The business model of owning and leasing freestanding properties using triple net leases is a powerful one. It can be an excellent way to find secure and growing cash earnings. The REITs offer a way to participate.
So net-lease REIT investors are fortunate. Still, they face some first-world choices.
These REITs vary in several ways. They vary in:
- their approach to property type
- the amount of retained earnings
- the desired emphasis on issuing stock to support growth
- how they describe their investment requirements
The main outcome of these variations is that the rate of AFFO/sh growth they will produce varies. The growth varies both structurally and in how it will respond to changes in the markets.
None of the three REITs discussed above understand theoretically how to produce a desired level of AFFO/sh growth, at least based on their disclosures. My expectation would be that they would say these things:
- Agree Realty: Our superior property selection will generate superior comparative results
- Realty Income: Our low cost of capital will imply that we outperform
- NNN: Our conservative approach will protect our investors
These are all strengths. But the rate of growth each of these REITs will produce depends on details that are not included in their models.
Lacking good theory, they need specific and complete modeling of their investment plans to assure that investors benefit. We’ve seen NNN fail at this, as is described above. Based on numbers and analysis in my article from last October, my view is that Realty Income also failed, with their ATM stock issuance in the third quarter last year. Agree Realty, in contrast, has made good choices so far.

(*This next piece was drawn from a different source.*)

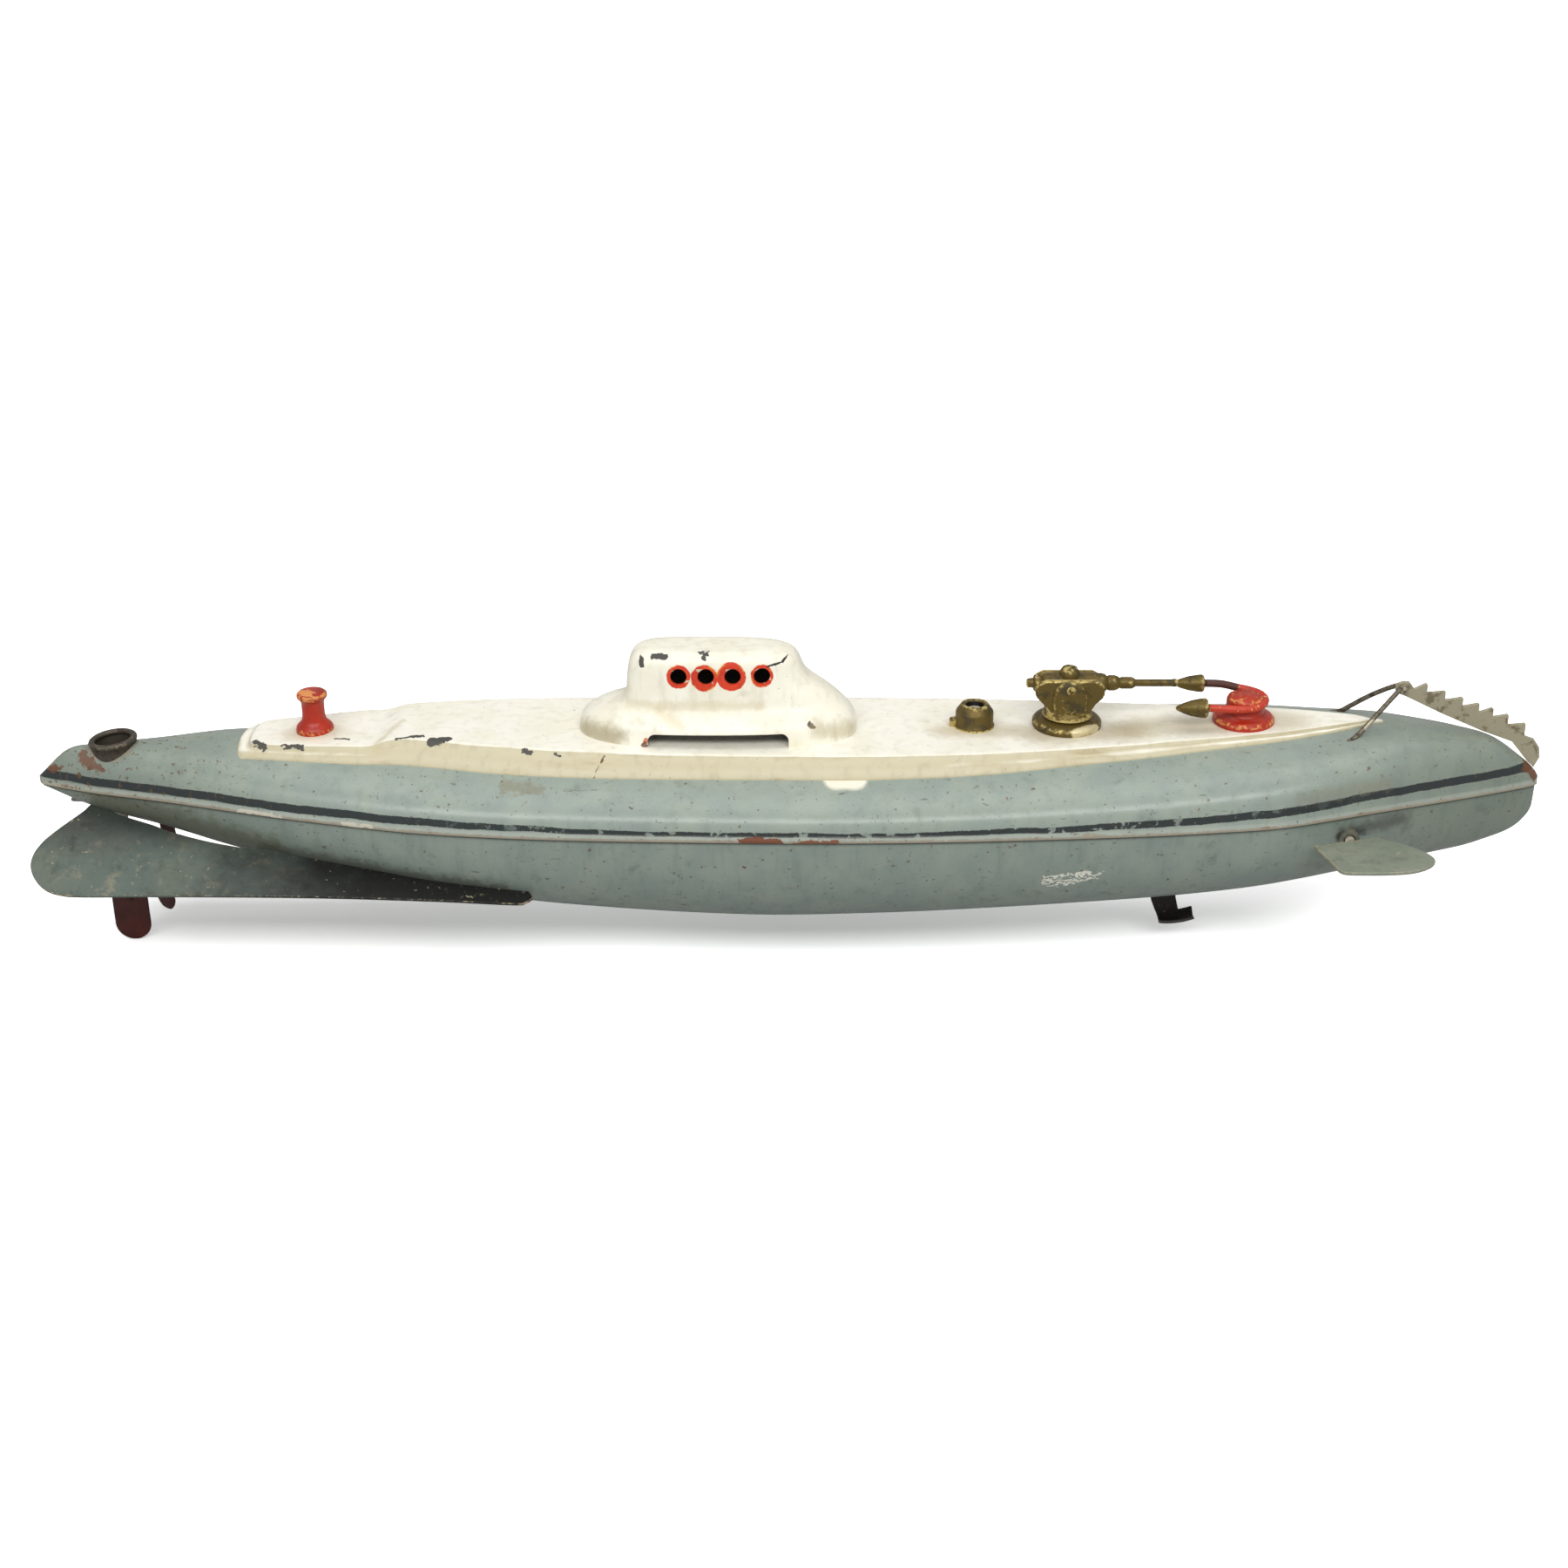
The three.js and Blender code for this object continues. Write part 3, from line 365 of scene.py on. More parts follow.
def plate(
    name: str, outline: list[Pair], thickness: float, matrix: Matrix, edge: float = 0.2, border: float = 0.0,
) -> bpy.types.Object:
    """Makes a flat plate with softened edges.

    Args:
        name: Name of the piece.
        outline: Corners in the plate's own plane, in millimetres.
        thickness: Thickness in millimetres, half to each side of the plane.
        matrix: Rotation and place, in millimetres, from the plate's plane to the hull's frame.
        edge: Width of the softened edge in millimetres.
        border: Width of the strip of faces kept along the outline, in millimetres.

    Returns:
        The new piece, with its stack live.
    """
    points = [matrix @ Vector((x, y, 0)) for x, y in outline]
    piece = mesh_piece(name, points, [list(range(len(points)))])
    if border:
        work = bmesh.new()
        work.from_mesh(piece.data)
        bmesh.ops.inset_region(work, faces=work.faces[:], thickness=border * MM, use_even_offset=True)
        work.to_mesh(piece.data)
        work.free()
    piece.data.polygons.foreach_set("use_smooth", [False])
    solidify(piece, thickness, 0.0)
    bevel(piece, edge, 3, 30)
    return piece


def tube(name: str, path: list[Triple], radius: float, swell: Callable[[float], float] | None = None) -> bpy.types.Object:
    """Makes a round wire or tube along a smooth path.

    Args:
        name: Name of the piece.
        path: Points in the hull's frame.
        radius: Radius in millimetres.
        swell: Factor on the radius at a share of the way along.

    Returns:
        The piece as a mesh.
    """
    curve = bpy.data.curves.new(name, "CURVE")
    curve.dimensions = "3D"
    curve.bevel_depth = radius * MM
    curve.bevel_resolution = 5
    curve.use_fill_caps = True
    spline = curve.splines.new("NURBS")
    spline.points.add(len(path) - 1)
    spline.use_endpoint_u = True
    spline.order_u = 3
    spline.resolution_u = 10
    for i, point in enumerate(path):
        spline.points[i].co = (*placed(point), 1.0)
        spline.points[i].radius = swell(i / (len(path) - 1)) if swell else 1.0
    holder = bpy.data.objects.new(name, curve)
    bpy.context.scene.collection.objects.link(holder)
    graph = bpy.context.evaluated_depsgraph_get()
    graph.update()
    mesh = bpy.data.meshes.new_from_object(holder.evaluated_get(graph))
    bpy.data.objects.remove(holder)
    bpy.data.curves.remove(curve)
    mesh.name = name
    piece = bpy.data.objects.new(name, mesh)
    bpy.context.scene.collection.objects.link(piece)
    tidy_mesh(piece, recalculate=True)
    mesh.polygons.foreach_set("use_smooth", [True] * len(mesh.polygons))
    return piece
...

In contrast to these cases, Essential Properties (EPRT) likely does understand AFFO/sh growth, having management out of the Chris Volk coaching tree (to use a football analogy). Their approach to property selection makes a fascinating contrast to the approach of Agree Realty. I personally like both of them.
The outcome here for me is that in the long run my preference would be to hold EPRT and ADC. But today I am still invested in the higher dividend yields from NNN and W. P. Carey (WPC). This matters for an income investor.